Be confident in your knowledge. Recognize that you do know a lot, and that not a lot of people understand the nuances of SEO copywriting. So it’s okay to tell clients, “Here’s what I can and can’t do with this copy, and here’s why.”
CI: One final question. If you want our readers to take away one single point today, what would that be?
Probably the single biggest thing is to understand how important copywriting is to the entire search engine optimization campaign.
We know three main things about rankings and the algorithms that search engines use. The first is how the site is laid out, which we can’t control as copywriters. The other two things are the links that come to the site and the actual content of the site. The content of the site drives the links that come in. So copywriters have an incredible amount of control over the process. You can have a site that’s technically perfect, but if the copywriting isn’t good, or if it isn’t maximized the way it could be, that site’s not going to position well. Copywriters need to know how important they are – and know that they can learn and master SEO copywriting and create great pages that position well.

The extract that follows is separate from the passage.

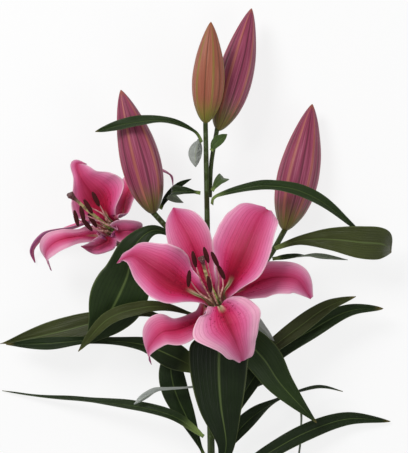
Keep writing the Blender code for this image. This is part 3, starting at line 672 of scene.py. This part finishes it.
leaves = [
    {"node": "leaf_top_left", "skin": leafDark, "tone": 0.45, "waves": ((0.6, 2.0, 0.1),),
     "leavesStem": (295, -4, 3),
     "route": [(-10, 306, 69), (-35, 315, 76), (-68, 313, 78), (-103, 305, 68)],
     "halfWidth": 6.5, "widest": 0.62, "roll": (30, 65, 22), "cup": 0.25},
    {"node": "leaf_top_pale", "skin": leafPale, "tone": 0.6,
     "leavesStem": (298, -6, -5), "route": [(-8, 286, 52), (-8, 272, 50)],
     "halfWidth": 6.5, "widest": 0.5, "roll": (170, 165), "cup": 0.3},
    {"node": "leaf_top_right_small", "skin": leafPale, "tone": 0.45,
     "leavesStem": (287, 5, 2), "route": [(12, 295, 63), (22, 303, 60)],
     "halfWidth": 5, "widest": 0.5, "roll": (-10, -20), "cup": 0.25},
    {"node": "leaf_mid_right_small", "skin": leafPale, "tone": 0.5,
     "leavesStem": (249, 5, 3), "route": [(13, 257, 63), (19, 262, 50), (19, 260, 30)],
     "halfWidth": 5.5, "widest": 0.5, "roll": (-10, -10), "cup": 0.2},
    {"node": "leaf_mid_left", "skin": leafDark, "tone": 0.4,
     "leavesStem": (247, -6, 2), "route": [(-18, 249, 64), (-32, 247, 52), (-20, 238, 41)],
     "halfWidth": 6.5, "widest": 0.6, "roll": (15, 40, 0), "cup": 0.2},
    {"node": "leaf_bract_left", "skin": leafDark, "tone": 0.3,
     "root": (-42, 232, 36), "route": [(-36, 243, 35), (-24, 255, 34), (-12, 261, 33)],
     "halfWidth": 3.5, "widest": 0.5, "roll": (10, 25), "cup": 0.2},
    {"node": "leaf_right_long", "skin": leafDark, "tone": 0.5, "waves": ((0.7, 2.5, 0.3),),
     "leavesStem": (236, 5, 2), "route": [(14, 245, 64), (60, 254, 70), (105, 243, 66), (152, 208, 38)],
     "halfWidth": 6.5, "widest": 0.5, "roll": (-40, -45, -35, -25), "cup": 0.25},
    {"node": "leaf_right_folded", "skin": leafOlive, "tone": 0.5, "waves": ((0.8, 2.0, 0.2),),
     "root": (68, 194, 35),
     "route": [(92, 202, 43), (122, 203, 50), (150, 200, 52), (172, 198, 42), (181, 190, 24)],
     "halfWidths": (2, 4.5, 11, 15.5, 14, 0.5), "roll": (0, -15, -8, -5), "cup": 0.12},
    {"node": "leaf_right_narrow", "skin": leafDark, "tone": 0.4,
     "root": (66, 184, 27), "route": [(82, 186, 28), (105, 187, 27), (139, 183, 21)],
     "halfWidth": 4, "widest": 0.4, "roll": (-15, -70, -140, -140), "cup": 0.25},
    {"node": "leaf_left_arching", "skin": leafDark, "tone": 0.42, "waves": ((1.0, 1.6, 0.3),),
     "leavesStem": (160, -8, 5),
     "route": [(-22, 198, 66), (-46, 212, 71), (-66, 196, 71), (-74, 165, 65), (-94, 126, 56),
               (-120, 96, 48)],
     "halfWidth": 27, "widest": 0.68, "taper": 2, "roll": (20, 25, 10, 0), "cup": 0.15},
    {"node": "leaf_left_strip", "skin": leafOlive, "tone": 0.5, "waves": ((0.7, 2.0, 0.6),),
     "leavesStem": (128, -6, 6),
     "route": [(-35, 139, 71), (-62, 138, 73), (-92, 127, 67), (-120, 96, 53)],
     "halfWidth": 6.8, "widest": 0.6, "roll": (25, 20, 0), "cup": 0.2},
    {"node": "leaf_left_broad", "skin": leafOlive, "tone": 0.45, "waves": ((0.8, 2.4, 0.1),),
     "leavesStem": (114, -6, -4),
     "route": [(-60, 133, 42), (-105, 123, 35), (-135, 115, 31), (-165, 108, 27), (-197, 102, 24)],
     "halfWidth": 12.5, "widest": 0.67, "taper": 1.2, "roll": (20, 10, 5), "cup": 0.12},
    {"node": "leaf_left_under", "skin": leafDark, "tone": 0.35, "waves": ((0.8, 3.0, 0.4),),
     "leavesStem": (76, -6, -3),
     "route": [(-30, 91, 45), (-62, 103, 43), (-110, 106, 43), (-150, 103, 42), (-190, 102, 37)],
     "halfWidths": (3, 13.5, 6.5, 3.5, 6.5, 0.5), "roll": (20, 25, 10), "cup": 0.2},
    {"node": "leaf_left_long", "skin": leafDark, "tone": 0.4, "waves": ((0.5, 3.0, 0.2),),
     "leavesStem": (14, -7, 5),
     "route": [(-30, 34, 43), (-70, 43, 34), (-115, 47, 20), (-160, 50, 7), (-197, 55, 1)],
     "halfWidth": 5.5, "widest": 0.3, "roll": (25, 35, 60, 45), "cup": 0.3},
    {"node": "leaf_curl_pale", "skin": leafPale, "tone": 0.4,
     "leavesStem": (63, -6, 2), "route": [(-22, 61, 49), (-46, 58, 48), (-67, 45, 42)],
     "halfWidth": 4.5, "widest": 0.7, "roll": (120, 110, 155), "cup": 0.35},
    {"node": "leaf_low_left_back", "skin": leafDark, "tone": 0.35, "waves": ((1.0, 1.8, 0.5),),
     "leavesStem": (-12, -4, -8), "route": [(-12, 22, 33), (-27, 55, 34), (-32, 80, 34), (-27, 101, 32)],
     "halfWidth": 13, "widest": 0.68, "roll": (10, 5), "cup": 0.15},
    {"node": "leaf_centre_front", "skin": leafDark, "tone": 0.22, "waves": ((1.0, 1.5, 0.2),),
     "leavesStem": (-25, 4, 7),
     "route": [(21, 5, 50), (16, 45, 57), (14, 80, 60), (15, 104, 61), (16, 115, 60)],
     "halfWidths": (2.5, 8, 21, 27.5, 26, 2), "roll": (0, 0), "cup": 0.14},
    {"node": "leaf_right_hanging", "skin": leafDark, "tone": 0.5, "waves": ((0.9, 2.0, 0.7),),
     "leavesStem": (114, 6, 3), "route": [(36, 108, 57), (56, 90, 57), (74, 64, 52), (108, 27, 40)],
     "halfWidths": (2, 14, 17, 12, 0.5), "roll": (-15, -8, 0), "cup": 0.2},
    {"node": "leaf_upper_right_back", "skin": leafOlive, "tone": 0.4, "waves": ((0.8, 2.2, 0.4),),
     "leavesStem": (63, 6, 0), "route": [(46, 86, 47), (84, 114, 44), (118, 138, 40), (146, 148, 36)],
     "halfWidth": 8.5, "widest": 0.6, "roll": (-15, -20), "cup": 0.25},
    {"node": "leaf_upper_right_front", "skin": leafDark, "tone": 0.4, "waves": ((1.0, 2.5, 0.1),),
     "leavesStem": (11, 7, -2),
     "route": [(36, 52, 38), (64, 90, 36), (104, 116, 34), (140, 134, 31), (173, 136, 27)],
     "halfWidth": 10, "widest": 0.5, "taper": 0.6, "roll": (-15, -20), "cup": 0.3},
    {"node": "leaf_low_right_thin", "skin": leafDark, "tone": 0.35, "waves": ((0.6, 2.0, 0.2),),
     "leavesStem": (-7, 7, -5), "route": [(40, 26, 31), (71, 48, 29), (108, 60, 28), (134, 56, 25)],
     "halfWidths": (1.5, 8.5, 3.5, 3, 0.5), "roll": (-15, -30, -70, -60), "cup": 0.25},
    {"node": "leaf_low_right_broad", "skin": leafDark, "tone": 0.3, "waves": ((0.8, 2.0, 0.5),),
     "leavesStem": (-35, 7, -6), "route": [(60, -5, 23), (100, 16, 16), (140, 28, 8), (182, 25, 2)],
     "halfWidth": 8.5, "widest": 0.5, "taper": 0.7, "roll": (-15, -18, -10), "cup": 0.22},
    {"node": "leaf_small_pale", "skin": leafPale, "tone": 0.5,
     "leavesStem": (136, 5, 0), "route": [(42, 130, 50), (56, 117, 48), (67, 106, 48)],
     "halfWidth": 5, "widest": 0.6, "roll": (-165, -160), "cup": 0.25},
    {"node": "leaf_right_edge_on", "skin": leafDark, "tone": 0.4,
     "leavesStem": (38, 6, -9), "route": [(60, 66, 21), (90, 48, 14), (94, 10, 9), (88, -32, 6)],
     "halfWidth": 4.5, "widest": 0.5, "roll": (-20, -50, -80), "cup": 0.2}]
for count, leaf in enumerate(leaves):
    leaf.update({"bend": 1.25, "rib": 0.5, "ribWidth": 0.9, "thick": 0.8, "grid": (96, 14), "ripple": 1.0,
                 "seed": count * 3.7})
    places = fullRoute(leaf)
    start, ahead = Vector(places[0]), Vector(places[1])
    halves = [(half, half) for half in leaf["halfWidths"]] if "halfWidths" in leaf else None
    leafFrames = bladeFrames(leaf, places, halves, Vector((0, 0, 1)).cross(ahead - start).normalized())
    growBlade(leaf, leafFrames)
print("leaves grown")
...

The second biggest thing to remember is that, at the end of the day, you’re writing for your prospects. Even though there are all sorts of things we can do from a search engine optimization perspective – tweak and massage and see if we can make a difference by adding a few more key phrases or doing a few more things – you never want to do anything that will compromise the sales message. So although you’re serving two masters – the search engines and your prospects – the people who pay the bills are the prospects. You want to make sure they are happy and that they understand the benefits of your offer. You want to draw them into the copy and get them really excited about working with your client, whether they are buying a product or a service. Those are your priorities.